** WHAT IS BEING ASKED **
Repeat exactly, and only, the lines from the one that contains "Model this object" through the one that contains "FRONT_BULGE = BACK_BULGE + SEAM_THICKNESS", both ends included.

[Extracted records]
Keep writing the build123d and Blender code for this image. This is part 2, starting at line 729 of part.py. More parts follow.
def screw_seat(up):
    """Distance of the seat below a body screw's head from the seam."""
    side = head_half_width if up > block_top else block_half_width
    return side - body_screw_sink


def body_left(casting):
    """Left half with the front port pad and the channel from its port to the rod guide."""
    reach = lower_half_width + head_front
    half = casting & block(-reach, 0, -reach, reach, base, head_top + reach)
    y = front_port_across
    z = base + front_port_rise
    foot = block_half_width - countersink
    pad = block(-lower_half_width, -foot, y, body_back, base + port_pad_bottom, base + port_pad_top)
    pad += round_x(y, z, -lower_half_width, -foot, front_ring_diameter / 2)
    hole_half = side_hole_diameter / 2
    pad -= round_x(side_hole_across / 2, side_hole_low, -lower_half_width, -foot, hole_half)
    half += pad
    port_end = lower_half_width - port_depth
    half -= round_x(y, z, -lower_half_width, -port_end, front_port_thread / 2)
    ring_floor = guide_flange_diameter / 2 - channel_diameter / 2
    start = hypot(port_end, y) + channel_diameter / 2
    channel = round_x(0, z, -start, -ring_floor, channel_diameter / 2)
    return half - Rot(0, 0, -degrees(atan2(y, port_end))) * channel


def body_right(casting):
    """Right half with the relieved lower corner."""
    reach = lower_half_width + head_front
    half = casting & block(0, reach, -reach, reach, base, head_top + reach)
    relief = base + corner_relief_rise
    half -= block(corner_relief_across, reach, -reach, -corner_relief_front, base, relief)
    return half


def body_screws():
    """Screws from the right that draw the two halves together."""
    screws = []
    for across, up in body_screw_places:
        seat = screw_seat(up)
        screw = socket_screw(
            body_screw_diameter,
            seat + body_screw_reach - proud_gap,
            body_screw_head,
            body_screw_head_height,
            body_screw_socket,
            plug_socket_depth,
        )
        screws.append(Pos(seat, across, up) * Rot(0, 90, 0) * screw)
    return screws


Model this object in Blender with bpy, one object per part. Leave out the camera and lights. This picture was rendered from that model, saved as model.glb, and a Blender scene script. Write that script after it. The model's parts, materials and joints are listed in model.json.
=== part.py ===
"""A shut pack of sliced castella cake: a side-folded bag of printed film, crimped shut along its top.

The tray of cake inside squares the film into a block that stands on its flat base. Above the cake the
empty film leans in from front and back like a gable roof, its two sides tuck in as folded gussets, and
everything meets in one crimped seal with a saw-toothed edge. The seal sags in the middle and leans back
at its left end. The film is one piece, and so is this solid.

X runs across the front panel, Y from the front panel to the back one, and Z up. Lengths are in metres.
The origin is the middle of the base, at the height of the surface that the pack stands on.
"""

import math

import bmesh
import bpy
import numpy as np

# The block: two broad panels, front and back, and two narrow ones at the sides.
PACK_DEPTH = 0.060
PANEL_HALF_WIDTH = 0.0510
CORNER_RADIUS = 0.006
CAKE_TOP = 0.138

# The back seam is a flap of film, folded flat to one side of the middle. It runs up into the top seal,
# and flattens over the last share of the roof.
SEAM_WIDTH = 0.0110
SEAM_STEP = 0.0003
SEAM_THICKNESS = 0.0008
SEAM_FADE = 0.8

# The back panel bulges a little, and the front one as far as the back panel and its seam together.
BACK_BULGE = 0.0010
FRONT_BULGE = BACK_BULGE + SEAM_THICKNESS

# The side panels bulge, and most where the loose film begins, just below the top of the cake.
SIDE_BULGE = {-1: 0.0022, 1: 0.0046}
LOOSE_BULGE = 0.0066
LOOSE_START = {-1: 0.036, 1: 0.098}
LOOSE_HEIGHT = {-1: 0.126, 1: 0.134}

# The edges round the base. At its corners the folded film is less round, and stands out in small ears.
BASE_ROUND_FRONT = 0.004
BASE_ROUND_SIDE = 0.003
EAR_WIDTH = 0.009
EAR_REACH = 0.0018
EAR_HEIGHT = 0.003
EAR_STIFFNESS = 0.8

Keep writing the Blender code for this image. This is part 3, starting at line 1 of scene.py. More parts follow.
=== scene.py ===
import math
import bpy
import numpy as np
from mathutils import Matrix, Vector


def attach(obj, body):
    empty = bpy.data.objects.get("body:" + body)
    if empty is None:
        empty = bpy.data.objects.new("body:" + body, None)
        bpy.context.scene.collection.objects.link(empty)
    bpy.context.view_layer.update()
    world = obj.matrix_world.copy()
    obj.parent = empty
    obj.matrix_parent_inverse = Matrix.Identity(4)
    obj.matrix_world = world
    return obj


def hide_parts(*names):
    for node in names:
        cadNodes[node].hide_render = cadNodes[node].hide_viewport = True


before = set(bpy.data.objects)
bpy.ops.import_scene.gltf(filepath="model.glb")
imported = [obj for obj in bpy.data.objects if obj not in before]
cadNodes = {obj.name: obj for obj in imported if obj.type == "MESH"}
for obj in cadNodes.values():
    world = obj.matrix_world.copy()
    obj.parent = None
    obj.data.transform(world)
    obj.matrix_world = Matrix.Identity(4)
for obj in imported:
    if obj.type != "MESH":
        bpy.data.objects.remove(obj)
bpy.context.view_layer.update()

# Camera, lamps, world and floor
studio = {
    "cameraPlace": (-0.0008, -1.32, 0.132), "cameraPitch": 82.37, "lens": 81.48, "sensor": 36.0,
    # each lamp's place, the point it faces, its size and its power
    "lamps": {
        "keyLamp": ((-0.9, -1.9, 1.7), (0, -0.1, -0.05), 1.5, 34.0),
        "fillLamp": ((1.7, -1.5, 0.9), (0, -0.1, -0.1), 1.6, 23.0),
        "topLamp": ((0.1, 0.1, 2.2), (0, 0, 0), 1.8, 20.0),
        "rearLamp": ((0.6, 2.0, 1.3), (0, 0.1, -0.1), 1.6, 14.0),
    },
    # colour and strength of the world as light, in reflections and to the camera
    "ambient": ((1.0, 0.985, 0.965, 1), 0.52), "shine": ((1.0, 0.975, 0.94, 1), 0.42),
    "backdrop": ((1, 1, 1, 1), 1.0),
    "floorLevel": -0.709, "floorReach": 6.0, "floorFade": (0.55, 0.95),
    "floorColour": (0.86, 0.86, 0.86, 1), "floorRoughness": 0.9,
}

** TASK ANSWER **
Model this object in Blender with bpy, one object per part. Leave out the camera and lights. This picture was rendered from that model, saved as model.glb, and a Blender scene script. Write that script after it. The model's parts, materials and joints are listed in model.json.
=== part.py ===
"""A shut pack of sliced castella cake: a side-folded bag of printed film, crimped shut along its top.

The tray of cake inside squares the film into a block that stands on its flat base. Above the cake the
empty film leans in from front and back like a gable roof, its two sides tuck in as folded gussets, and
everything meets in one crimped seal with a saw-toothed edge. The seal sags in the middle and leans back
at its left end. The film is one piece, and so is this solid.

X runs across the front panel, Y from the front panel to the back one, and Z up. Lengths are in metres.
The origin is the middle of the base, at the height of the surface that the pack stands on.
"""

import math

import bmesh
import bpy
import numpy as np

# The block: two broad panels, front and back, and two narrow ones at the sides.
PACK_DEPTH = 0.060
PANEL_HALF_WIDTH = 0.0510
CORNER_RADIUS = 0.006
CAKE_TOP = 0.138

# The back seam is a flap of film, folded flat to one side of the middle. It runs up into the top seal,
# and flattens over the last share of the roof.
SEAM_WIDTH = 0.0110
SEAM_STEP = 0.0003
SEAM_THICKNESS = 0.0008
SEAM_FADE = 0.8

# The back panel bulges a little, and the front one as far as the back panel and its seam together.
BACK_BULGE = 0.0010
FRONT_BULGE = BACK_BULGE + SEAM_THICKNESS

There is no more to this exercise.